Соперничали не только сами красавицы, но и их поклонники. Лермонтов принадлежал к «партии» Эмилии Мусиной-Пушкиной. Тут был, видимо, и каприз вкуса, и вполне осознанная неприязнь к женщинам без характера и воображения, к «петербургским льдинкам», не способным на сильное и страстное чувство. Арапова-Ланская, дочь Натальи Николаевны от брака с Ланским, вспоминает: «Нигде она (Наталья Николаевна Пушкина. – А. М.) так не отдыхала душою, как на карамзинских вечерах, где всегда являлась желанной гостьей. Но в этой пропитанной симпатией атмосфере один только частый посетитель как будто чуждался ее, и за изысканной вежливостью обращения она угадывала предвзятую враждебность. Это был Лермонтов. Слишком хорошо воспитанный, чтобы чем-нибудь выдать чувства, оскорбительные для женщины, он всегда избегал всякую беседу с ней, ограничиваясь обменом пустых, условных фраз».

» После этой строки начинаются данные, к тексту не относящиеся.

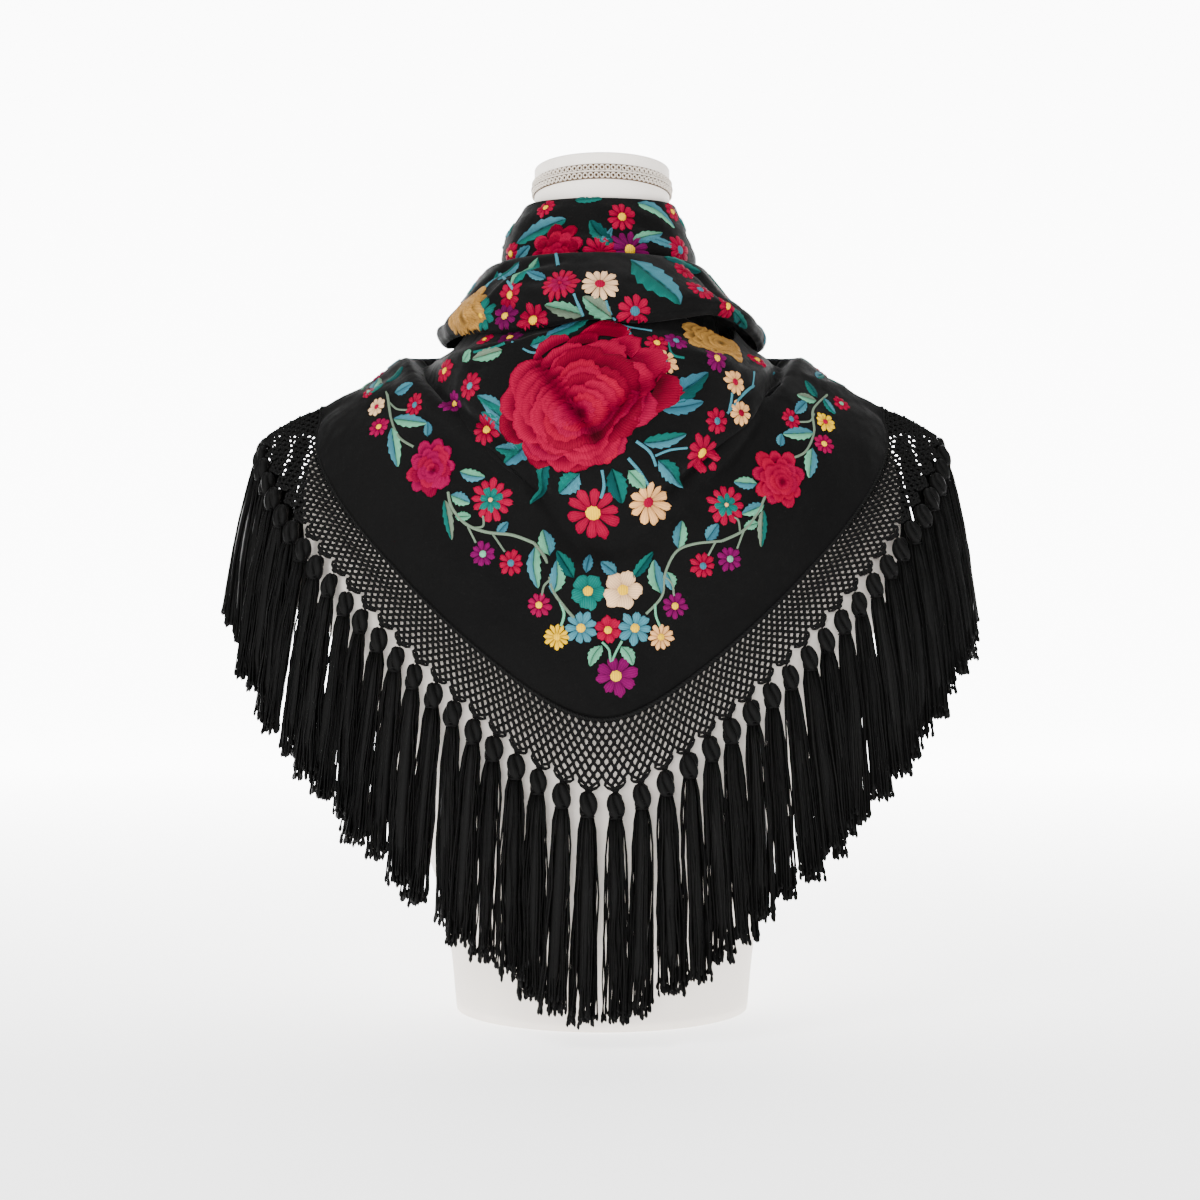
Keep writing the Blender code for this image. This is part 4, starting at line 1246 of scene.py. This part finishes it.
# Paths are photo places. Height is above the cloth, and a trough's is below zero.
SEEN_CREASES = [
    Crease("front", 8.0, -8.0, [(540, 366), (560, 392), (582, 420), (596, 436)]),
    Crease("front", 8.0, -7.5, [(664, 376), (640, 392), (616, 410), (598, 434)]),
    Crease("front", 8.0, 3.0, [(545, 392), (566, 420), (588, 446)]),
    Crease("front", 9.0, 3.0, [(650, 402), (628, 424), (610, 448)]),
    Crease("front", 7.0, -2.5, [(594, 436), (597, 456), (604, 478)]),
    Crease("front", 14.0, 3.5, [(572, 350), (604, 372), (640, 362)]),
    Crease("front", 5.5, -6.0, [(420, 380), (452, 404), (490, 432), (524, 462), (546, 498)]),
    Crease("front", 8.0, 6.0, [(404, 376), (436, 404), (474, 436), (510, 466), (530, 492)]),
    Crease("front", 8.0, -5.5, [(540, 520), (575, 543), (612, 549), (652, 540), (684, 512)]),
    Crease("front", 6.5, -5.0, [(780, 372), (769, 398), (757, 428), (735, 460), (708, 484), (686, 508)]),
    Crease("front", 10.0, 5.0, [(768, 392), (744, 420), (722, 452), (700, 480)]),
    Crease("front", 14.0, -1.6, [(440, 590), (478, 604), (512, 596)]),
    Crease("front", 12.0, -1.6, [(556, 700), (610, 704), (674, 692)]),
    Crease("front", 16.0, 1.8, [(380, 480), (430, 540), (500, 590)]),
    Crease("front", 16.0, 1.6, [(690, 620), (750, 560), (800, 500)]),
    Crease("front", 10.0, -1.4, [(700, 640), (740, 600), (770, 560)]),
    Crease("front", 5.0, -2.0, [(450, 352), (478, 366), (506, 362)]),
    Crease("front", 5.0, 1.8, [(470, 348), (500, 356), (534, 350)]),
    Crease("front", 6.0, -2.2, [(690, 362), (726, 368), (760, 362)]),
    Crease("front", 6.0, 6.0, [(446, 360), (480, 354), (520, 347), (560, 334)]),
    Crease("front", 6.0, 4.0, [(686, 352), (716, 362), (756, 360)]),
    Crease("front", 5.0, -2.8, [(540, 500), (566, 530), (600, 540), (640, 532)]),
    Crease("front", 6.0, 3.0, [(520, 560), (560, 572), (604, 566)]),
    Crease("front", 6.0, -2.8, [(640, 540), (676, 520), (700, 500)]),
    Crease("front", 6.0, 1.6, [(470, 560), (500, 590), (530, 612)]),
    Crease("front", 7.0, -1.8, [(560, 660), (590, 690), (640, 700), (690, 670)]),
    Crease("lower", 5.0, -4.5, [(446, 318), (470, 296), (492, 276), (516, 262)]),
    Crease("lower", 5.0, 3.5, [(456, 330), (482, 306), (508, 284), (540, 270)]),
    Crease("lower", 5.0, -4.0, [(740, 330), (724, 300), (704, 276), (684, 262)]),
    Crease("lower", 7.7, -5.8, [(486, 300), (520, 312), (560, 306), (596, 312)]),
    Crease("lower", 8.8, 4.5, [(500, 286), (530, 296), (570, 300), (600, 300)]),
    Crease("lower", 6.6, -5.0, [(688, 266), (706, 280), (728, 300), (744, 322)]),
    Crease("lower", 6.6, -3.6, [(500, 278), (530, 264), (566, 260)]),
    Crease("lower", 6.0, 4.0, [(700, 264), (722, 282), (742, 306)]),
    Crease("lower", 5.5, -4.7, [(452, 330), (476, 318), (504, 322), (530, 334)]),
    Crease("lower", 5.5, -4.0, [(650, 312), (690, 306), (730, 316)]),
    Crease("upper", 6.6, -4.3, [(520, 236), (560, 226), (610, 232), (650, 246)]),
    Crease("upper", 7.7, 3.2, [(516, 226), (560, 212), (620, 212), (668, 226)]),
    Crease("upper", 5.5, -3.2, [(600, 214), (640, 222), (672, 240)]),
    Crease("upper", 5.5, -2.9, [(512, 258), (540, 246), (580, 248)]),
]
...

По всей вероятности, дочь Ланского и вдовы Пушкина слегка преувеличивает. Скрытой враждебности не было. Была неприязнь. Убеждение в том, что Наталья Николаевна, при всей ее модно-романтической красоте, не стоит того, чтобы из-за нее страдал и погиб Пушкин. Сам Пушкин. Даже страсти Дантеса и той не стоит…

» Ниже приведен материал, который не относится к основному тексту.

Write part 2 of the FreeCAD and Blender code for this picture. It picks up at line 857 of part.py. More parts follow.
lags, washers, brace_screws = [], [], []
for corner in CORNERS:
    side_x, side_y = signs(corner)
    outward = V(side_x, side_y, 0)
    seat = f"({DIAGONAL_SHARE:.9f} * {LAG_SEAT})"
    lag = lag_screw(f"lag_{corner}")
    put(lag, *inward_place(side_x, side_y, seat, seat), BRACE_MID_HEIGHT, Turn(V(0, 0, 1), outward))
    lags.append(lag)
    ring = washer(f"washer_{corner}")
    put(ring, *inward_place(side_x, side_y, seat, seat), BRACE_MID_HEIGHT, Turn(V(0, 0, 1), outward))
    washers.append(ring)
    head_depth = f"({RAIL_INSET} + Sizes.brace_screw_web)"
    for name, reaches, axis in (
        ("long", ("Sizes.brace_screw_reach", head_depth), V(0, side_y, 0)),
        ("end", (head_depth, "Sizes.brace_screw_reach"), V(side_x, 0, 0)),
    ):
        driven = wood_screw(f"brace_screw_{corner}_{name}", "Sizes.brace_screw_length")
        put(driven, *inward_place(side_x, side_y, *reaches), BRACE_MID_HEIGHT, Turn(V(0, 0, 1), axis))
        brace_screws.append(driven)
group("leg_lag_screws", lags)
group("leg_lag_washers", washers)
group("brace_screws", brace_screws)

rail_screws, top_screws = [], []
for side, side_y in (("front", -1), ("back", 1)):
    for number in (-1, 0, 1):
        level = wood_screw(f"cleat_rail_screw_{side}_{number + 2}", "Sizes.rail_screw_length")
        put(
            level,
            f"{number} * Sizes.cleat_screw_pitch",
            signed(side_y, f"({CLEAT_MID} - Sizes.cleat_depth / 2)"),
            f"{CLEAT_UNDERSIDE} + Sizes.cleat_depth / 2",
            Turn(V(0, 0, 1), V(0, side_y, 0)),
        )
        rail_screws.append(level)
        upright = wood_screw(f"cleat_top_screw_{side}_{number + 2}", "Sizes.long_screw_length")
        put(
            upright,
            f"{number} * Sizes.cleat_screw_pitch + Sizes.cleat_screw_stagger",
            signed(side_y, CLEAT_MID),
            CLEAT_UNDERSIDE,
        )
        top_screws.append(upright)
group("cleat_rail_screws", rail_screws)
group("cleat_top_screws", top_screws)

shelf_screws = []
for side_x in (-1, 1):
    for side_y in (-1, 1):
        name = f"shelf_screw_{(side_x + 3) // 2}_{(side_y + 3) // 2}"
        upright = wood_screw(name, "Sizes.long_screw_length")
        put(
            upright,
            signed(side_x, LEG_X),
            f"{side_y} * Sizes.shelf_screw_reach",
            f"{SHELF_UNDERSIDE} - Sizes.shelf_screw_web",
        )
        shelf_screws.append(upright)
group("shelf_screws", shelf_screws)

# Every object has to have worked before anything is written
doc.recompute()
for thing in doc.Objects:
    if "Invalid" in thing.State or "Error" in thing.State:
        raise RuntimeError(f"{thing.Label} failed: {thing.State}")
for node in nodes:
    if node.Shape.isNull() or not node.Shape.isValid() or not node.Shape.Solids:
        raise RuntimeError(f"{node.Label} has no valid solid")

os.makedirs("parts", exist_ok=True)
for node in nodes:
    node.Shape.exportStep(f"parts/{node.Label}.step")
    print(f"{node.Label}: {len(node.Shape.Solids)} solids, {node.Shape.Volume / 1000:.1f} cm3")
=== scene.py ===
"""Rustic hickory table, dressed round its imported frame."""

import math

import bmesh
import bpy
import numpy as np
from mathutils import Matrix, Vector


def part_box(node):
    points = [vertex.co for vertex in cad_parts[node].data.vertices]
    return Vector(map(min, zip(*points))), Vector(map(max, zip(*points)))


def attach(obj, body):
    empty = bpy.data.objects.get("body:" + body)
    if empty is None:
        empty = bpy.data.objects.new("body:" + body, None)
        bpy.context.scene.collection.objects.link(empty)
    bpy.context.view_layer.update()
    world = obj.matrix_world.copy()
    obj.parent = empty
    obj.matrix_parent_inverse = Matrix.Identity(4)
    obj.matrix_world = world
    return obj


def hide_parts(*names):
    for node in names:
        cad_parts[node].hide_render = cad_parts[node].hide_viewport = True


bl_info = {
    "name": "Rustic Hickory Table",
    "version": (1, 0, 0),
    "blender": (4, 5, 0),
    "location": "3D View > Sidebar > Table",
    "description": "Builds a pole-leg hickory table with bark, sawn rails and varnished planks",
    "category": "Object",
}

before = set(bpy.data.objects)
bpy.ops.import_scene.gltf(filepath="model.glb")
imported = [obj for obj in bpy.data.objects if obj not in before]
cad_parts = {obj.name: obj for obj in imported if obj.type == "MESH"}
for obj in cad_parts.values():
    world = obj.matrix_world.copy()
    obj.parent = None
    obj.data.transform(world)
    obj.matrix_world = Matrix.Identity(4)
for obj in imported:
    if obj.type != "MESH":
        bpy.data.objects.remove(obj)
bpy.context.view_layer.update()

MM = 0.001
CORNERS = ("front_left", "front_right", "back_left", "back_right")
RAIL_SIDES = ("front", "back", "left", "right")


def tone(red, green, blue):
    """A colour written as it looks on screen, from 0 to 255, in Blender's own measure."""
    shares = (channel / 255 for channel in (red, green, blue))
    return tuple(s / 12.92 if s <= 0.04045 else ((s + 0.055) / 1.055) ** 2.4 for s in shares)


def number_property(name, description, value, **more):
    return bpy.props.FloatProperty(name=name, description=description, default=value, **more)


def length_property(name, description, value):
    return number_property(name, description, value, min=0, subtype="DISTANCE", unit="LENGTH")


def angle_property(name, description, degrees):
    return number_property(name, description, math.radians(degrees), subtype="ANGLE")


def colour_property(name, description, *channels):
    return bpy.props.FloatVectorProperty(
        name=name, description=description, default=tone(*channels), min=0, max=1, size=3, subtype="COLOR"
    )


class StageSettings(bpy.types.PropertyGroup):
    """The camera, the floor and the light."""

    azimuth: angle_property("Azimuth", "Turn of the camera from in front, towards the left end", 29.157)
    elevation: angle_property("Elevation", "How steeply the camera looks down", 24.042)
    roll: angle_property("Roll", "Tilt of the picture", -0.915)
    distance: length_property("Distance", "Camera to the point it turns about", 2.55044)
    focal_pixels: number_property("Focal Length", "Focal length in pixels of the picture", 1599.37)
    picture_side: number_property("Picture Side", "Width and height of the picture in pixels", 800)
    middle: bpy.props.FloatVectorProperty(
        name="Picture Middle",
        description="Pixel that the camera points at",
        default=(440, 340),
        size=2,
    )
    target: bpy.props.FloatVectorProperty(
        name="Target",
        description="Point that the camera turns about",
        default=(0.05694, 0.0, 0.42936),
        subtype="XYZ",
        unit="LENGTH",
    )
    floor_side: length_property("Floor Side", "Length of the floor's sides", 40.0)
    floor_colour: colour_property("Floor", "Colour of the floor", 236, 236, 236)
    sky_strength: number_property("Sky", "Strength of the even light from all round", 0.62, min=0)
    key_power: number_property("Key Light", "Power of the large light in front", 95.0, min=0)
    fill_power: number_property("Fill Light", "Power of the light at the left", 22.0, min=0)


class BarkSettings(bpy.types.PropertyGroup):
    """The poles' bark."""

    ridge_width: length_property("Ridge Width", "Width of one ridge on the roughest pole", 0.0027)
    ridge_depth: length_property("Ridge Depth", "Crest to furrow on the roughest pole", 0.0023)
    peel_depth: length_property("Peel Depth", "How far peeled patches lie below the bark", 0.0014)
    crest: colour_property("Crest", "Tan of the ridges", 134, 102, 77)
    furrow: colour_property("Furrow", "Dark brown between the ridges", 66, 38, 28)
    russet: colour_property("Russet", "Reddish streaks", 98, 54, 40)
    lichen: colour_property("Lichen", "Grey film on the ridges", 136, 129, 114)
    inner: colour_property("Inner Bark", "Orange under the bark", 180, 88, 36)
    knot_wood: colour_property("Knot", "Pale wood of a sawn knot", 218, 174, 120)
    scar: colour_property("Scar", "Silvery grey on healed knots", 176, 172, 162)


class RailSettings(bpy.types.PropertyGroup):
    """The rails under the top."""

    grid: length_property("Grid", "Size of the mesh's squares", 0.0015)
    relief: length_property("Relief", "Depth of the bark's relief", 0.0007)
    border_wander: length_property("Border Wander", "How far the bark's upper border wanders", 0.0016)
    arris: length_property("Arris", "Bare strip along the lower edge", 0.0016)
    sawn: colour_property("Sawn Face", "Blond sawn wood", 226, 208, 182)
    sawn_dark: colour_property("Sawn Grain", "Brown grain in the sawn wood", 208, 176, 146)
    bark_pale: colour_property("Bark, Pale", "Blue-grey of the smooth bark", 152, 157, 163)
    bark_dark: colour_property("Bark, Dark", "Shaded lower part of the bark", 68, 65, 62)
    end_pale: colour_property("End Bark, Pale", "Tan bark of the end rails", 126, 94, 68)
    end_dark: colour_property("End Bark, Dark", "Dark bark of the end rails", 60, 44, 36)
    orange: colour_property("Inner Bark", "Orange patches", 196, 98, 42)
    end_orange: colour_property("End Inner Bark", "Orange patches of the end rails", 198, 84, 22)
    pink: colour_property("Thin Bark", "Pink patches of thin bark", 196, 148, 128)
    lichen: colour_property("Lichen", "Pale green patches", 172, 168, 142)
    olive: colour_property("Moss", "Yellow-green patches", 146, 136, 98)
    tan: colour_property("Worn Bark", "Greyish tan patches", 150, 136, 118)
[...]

И тем не менее: если бы не было «Маскарада», не было бы и «Смерти Поэта». Они связаны как завязка и развязка петербургской драмы. Вольно или невольно Лермонтов в последнем варианте «Маскарада» – «Арбенине» – оставил свидетельство:
Ни вы, ни я, мы не имели властиВ ней поселить хотя бы искру страсти.Ее душа бессильна и черства.Мольбой не тронется – боится лишь угрозы,Взамен любви у ней слова,Взамен печали слезы,За что ж мы будем драться – пусть убьетОдин из нас другого – так. Что ж дале?Мы ж в дураках: на первом балеОна любовника или мужа вновь найдет.

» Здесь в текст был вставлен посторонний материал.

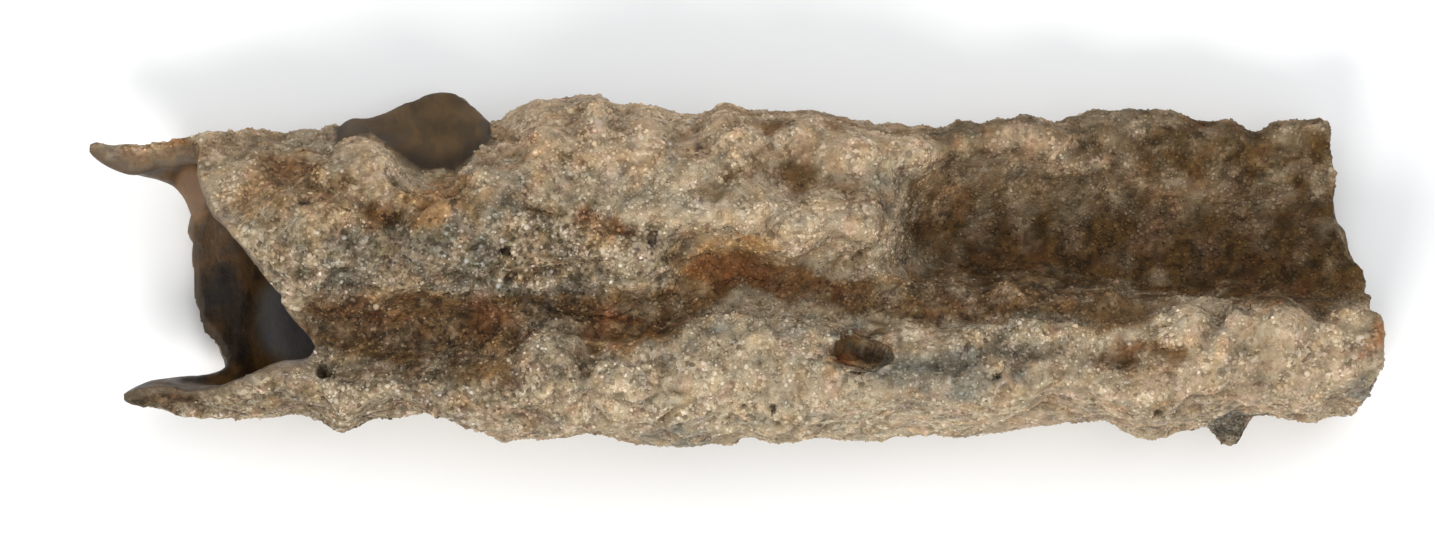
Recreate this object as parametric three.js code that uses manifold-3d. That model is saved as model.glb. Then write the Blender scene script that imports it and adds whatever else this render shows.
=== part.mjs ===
// A fulgurite: one thin-walled, crumpled tube of sand fused by lightning, lying on its side.
// Millimetres, +X along the tube, +Z up. The open, torn mouth is at -X and the broken end at +X.
import * as THREE from 'three';
import * as BufferGeometryUtils from 'three/addons/utils/BufferGeometryUtils.js';
import Module from 'manifold-3d';

// ---- Driving dimensions ----
const wear = 0.35;           // how far the underside is worn down to its resting flats
const mouthSplit = 6.2;      // height of the fold where the near and far walls part at the mouth
const stationCount = 70;     // sections along the tube
const samplesPerPoint = 3;   // outline points between two hand-placed section points
const boreStationCount = 40;
const tall = 30;             // taller than the tube, for tools that cut right through
const flake = {              // a flattened cone that juts out of the south wall
  baseRadius: 2.5, reach: 2.8, sides: 9, flatness: 0.55, dip: 0.2, lean: 0.15, middle: [24.6, -7.2, 4.3],
};
const underTheTube = [[-40, -12], [40, -12], [40, 12], [-40, 12]];  // plan of what is worn off below

// ---- Plan outline: the two side edges of the tube, as [x, y] from the mouth to the broken end ----
const northEdge = [
  [-32.5, 5.9], [-32.1, 6.2], [-31.4, 6.2], [-30.6, 6.0], [-29.0, 6.3], [-27.2, 6.7], [-24.0, 6.8],
  [-22.2, 7.0], [-21.0, 6.7], [-20.0, 7.1], [-18.7, 7.5], [-16.7, 8.1], [-15.7, 8.6], [-14.6, 8.9],
  [-13.7, 8.6], [-12.7, 7.8], [-11.9, 7.2], [-11.2, 7.7], [-10.4, 8.2], [-8.0, 8.4], [-6.7, 8.9],
  [-5.6, 8.2], [-4.0, 8.1], [-2.2, 7.7], [0.0, 8.2], [3.2, 7.8], [5.2, 7.5], [8.2, 7.1],
  [10.0, 7.0], [12.5, 7.3], [14.5, 7.7], [16.5, 7.3], [18.2, 8.0], [21.2, 8.2], [22.0, 8.1],
  [23.7, 7.3], [25.2, 7.4], [25.9, 6.9], [27.2, 7.6], [29.5, 7.6], [33.5, 7.2],
];
const southEdge = [
  [-32.5, -6.6], [-30.3, -6.8], [-28.6, -7.0], [-26.7, -7.4], [-24.2, -7.6], [-21.8, -7.3],
  [-20.2, -8.0], [-19.6, -8.1], [-18.0, -7.6], [-15.2, -7.4], [-13.2, -8.0], [-11.7, -8.2],
  [-9.3, -8.5], [-8.2, -8.3], [-6.7, -8.4], [-3.7, -8.7], [-2.0, -8.9], [-0.7, -8.7],
  [1.1, -8.4], [2.0, -8.7], [4.7, -8.5], [11.2, -8.3], [13.2, -8.1], [15.7, -7.7], [18.5, -7.7],
  [19.2, -8.1], [20.7, -8.5], [22.0, -8.2], [25.7, -7.3], [28.7, -7.5], [33.5, -7.0],
];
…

Это зашифрованное косвенное свидетельство можно, как мне кажется, расшифровать следующим образом. Вина Натальи Николаевны не в том, что она, не любя мужа, увлеклась человеком, который более, нежели Пушкин, отвечал ее идеалам и склонностям. Вина, точнее, беда ее в другом – в неумении полюбить. Ни Пушкина – за гений, за муки, за страсть к ней, простенькой московской барышне. Ни Дантеса – за молодость и красоту, за странное – в его-то положении «первого любовника» светских маскарадов – двухлетнее постоянство.
Глава восемнадцатая
Но все эти трагические события произойдут, напоминаю, не скоро.
20 декабря 1835 года Пушкин вместе с женой навещает родителей и, по свидетельству Ольги Сергеевны Пушкиной-Павлищевой, «слишком много думает о своем хозяйстве, о своей детворе и о туалетах жены». Да и Лермонтов еще и мысли не допускает, что его «Маскарад» не будет поставлен. Передав Раевскому поправленную по цензурным замечаниям рукопись, он оформляет подорожную. Ему наконец-то (20 декабря) разрешили долгожданный отпуск по домашним обстоятельствам в губернии Тульскую и Пензенскую. На шесть недель.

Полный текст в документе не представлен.